Yesterday I heard a story about an acquaintance of an acquaintance who got stuck with an enormous medical bill for her child because a provider had turned out, after the fact, to be out-of-network for her insurance. I believe it was one of those situations where a hospital took the insurance but providers within the hospital didn’t, or vice versa. Anyway, this mother was so embarrassed that she secretly took out a loan instead of asking for advice from people around her (who could have advised her to get a payment plan with the hospital, etc).
To me, the most interesting part of this story is that the woman was embarrassed. Why on earth should she be embarrassed? The insurance company should be embarrassed. Our government should be embarrassed. All of us voters should be embarrassed for allowing such an idiotic system to persist. Pretty much everyone should be embarrassed except this woman who was guilty only of seeking medical care for her child in an opaquely bureaucratic system.
I was in a similar situation when Monkey was around six months old, and I can tell you that I did not feel embarrassed at all. What I felt was panic and unadulterated outrage. The question this raises in my mind, then, is why – when faced with the same situation in which they are not at fault – do some people blame themselves and feel embarrassed, while others blame the system and feel outraged?
I don’t have an answer, but I can think of some parallel situations. For example, food stamps. Most families that receive food stamps have at least one working adult. Usually they are working at least full time. If the adult is not working, they are probably either pregnant or disabled. My family has received food stamps in varying amounts (as well as WIC) despite my husband (who’s a veteran) working full time in what pretty much everyone would consider a respectable white-collar job. I could blame myself for this because instead of working to bring in an income, I spend my days calling doctor’s offices and case managers and DME companies, taking our son to therapy and medical appointments, feeding him, medicating him, entertaining him, and generally keeping him alive; as well as cooking, cleaning, laundry, folding cloth diapers, designing and making knitted clothing, writing, and political activism. None of these activities are (currently) paid, therefore they have no value, I have no social status, and our inability to buy enough food without help from the government is my fault. Right?

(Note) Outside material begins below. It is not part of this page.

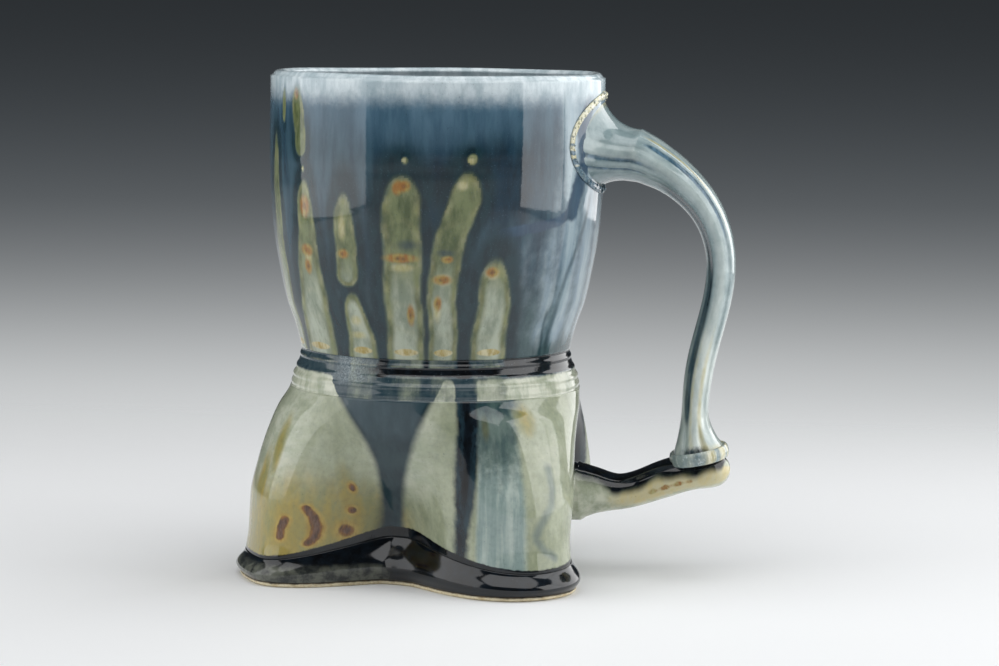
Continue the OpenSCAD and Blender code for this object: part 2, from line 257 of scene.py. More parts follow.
def centre_line(z, line):
    """Direction of a line given by points, at a height, with its corners rounded off."""
    highs = np.array([p[1] for p in line], float)[::-1]
    dirs = np.array([p[0] for p in line], float)[::-1]
    return np.mean([np.interp(z + d, highs, dirs) for d in np.linspace(-4.5, 4.5, 7)], 0)


def drip_field(a, z, r):
    """1 in the middle of a drip, 0 on its edge, negative outside, by its own half width."""
    best = np.full(np.shape(z), -3.0)
    for line, top_w, low_w, cap, end in DRIPS:
        top, foot = line[0][1], line[-1][1]
        w = mix(low_w, top_w, rise(foot, top, z))
        over = np.maximum(0, z - (top - cap)) / cap
        under = np.maximum(0, end + 3 - z) / 3 if end else 0
        sway = .35 * np.sin(z * .38 + foot + top) + .1 * np.sin(z * 1.1 + top)
        q = np.sqrt((arc(a, centre_line(z, line) + sway, r) / w) ** 2 + over ** 2 + under ** 2)
        best = np.maximum(best, 1 - q)
    return best


def spot_field(a, z, r, spots):
    """1 in the middle of a spot, 0 on its outline."""
    best = np.full(np.shape(z), -2.0)
    for direction, high, w, h in spots:
        q = np.sqrt((arc(a, direction, r) / w) ** 2 + ((z - high) / h) ** 2)
        best = np.maximum(best, 1 - q)
    return best


def stroke_field(a, z, r, strokes):
    """1 along the middle of a short stroke, 0 on its outline."""
    best = np.full(np.shape(z), -2.0)
    for line, w in strokes:
        x = arc(a, line[0][0], r)
        ends = [(math.radians(p[0] - line[0][0]) * LOBE_R, p[1]) for p in line]
        for (x0, z0), (x1, z1) in zip(ends, ends[1:]):
            long = (x1 - x0) ** 2 + (z1 - z0) ** 2
            t = np.clip(((x - x0) * (x1 - x0) + (z - z0) * (z1 - z0)) / long, 0, 1)
            gap = np.hypot(x - x0 - t * (x1 - x0), z - z0 - t * (z1 - z0))
            best = np.maximum(best, 1 - gap / w)
    return best


def run_field(a, z, r, runs):
    """1 along the middle of a long run down the body, 0 on its outline."""
    best = np.full(np.shape(z), -2.0)
    for line, w in runs:
        past = np.maximum(0, np.maximum(line[-1][1] - z, z - line[0][1])) / (2 * w)
        q = np.sqrt((arc(a, centre_line(z, line), r) / w) ** 2 + past ** 2)
        best = np.maximum(best, 1 - q)
    return best


def funnel_field(a, z, r):
    """Positive inside the funnel, by the distance from its nearer edge in units of 2 mm."""
    left = centre_line(z, [(f[1], f[0]) for f in FUNNEL])
    right = centre_line(z, [(f[2], f[0]) for f in FUNNEL])
    inside = np.minimum(arc(a, left, r), -arc(a, right, r))
    return np.clip(inside / 2, -2, 2)


# ---- meshes ----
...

Except, here’s another way to look at it. In a society that was structured differently in any number of ways, our need for supplemental food money would not exist. Maybe my husband’s full-time white-collar job would produce enough income to feed a family of three. Or maybe I would be working part-time while my son played in a free/low-cost cooperative childcare with a trained nurse on staff. Or maybe I would be compensated for the work that I do in the home. Or maybe we would have a barter system with local farmers. Or maybe … or maybe …
But most people in this situation don’t do this kind of thinking. They don’t think about how society could be. Instead they listen to the voice of the society in place, which says, “You have no value. You are a drain and a burden on taxpayers. You should be ashamed of yourself.” And they do feel ashamed.
It’s hard not to listen to these voices. I can’t say they don’t affect me or that I never feel guilty or embarrassed. But intellectually, I protest these feelings, because I believe the situation my family and so many families are in is bigger than me. My personal failings did not create this situation, nor did these other people’s personal failings create it. My feelings of guilt are not useful to anyone – except for the establishment that benefits from unbridled capitalism. On the other hand, if I protest, if I challenge the establishment, that might actually be useful to someone.
In past societies and in some current ones, a woman who was sexually abused or raped was considered to be at fault. She was encouraged to feel ashamed, and she did. She might kill herself in order to regain societal approval, or her family might kill her to rid themselves of the shame of her failure. Or she might be hidden away in a Magdelene laundry, a fallen woman. In America today, thanks to decades of feminist critique and activism, women are able to look at this situation and say “NO. This is not the woman’s fault. The person who abused or raped her is at fault. He is the one who should be held accountable. He is the one who should be ashamed.” Even though a woman who’s been assaulted may feel shame, intellectually she can recognize that she is not at fault, and there is a chorus of voices within the society that agrees with her and encourages her to seek justice.
I hope that we can move towards a vision of social and economic realities that doesn’t blame the victims, but encourages them to change the systems that victimize them. I hope we can recognize that full-time caregiving, or working minimum wage jobs, are not personal failings. I hope we can close our ears to the voices that tell us to be ashamed and raise our voices in a constructive critique. I hope we can imagine new possibilities, new structures, new values.
I believe in personal responsibility. I also believe in social responsibility. Outrage directed at social systems that victimize people is not an abdication of responsibility. In fact, if we do not protest these systems, we become complicit in them.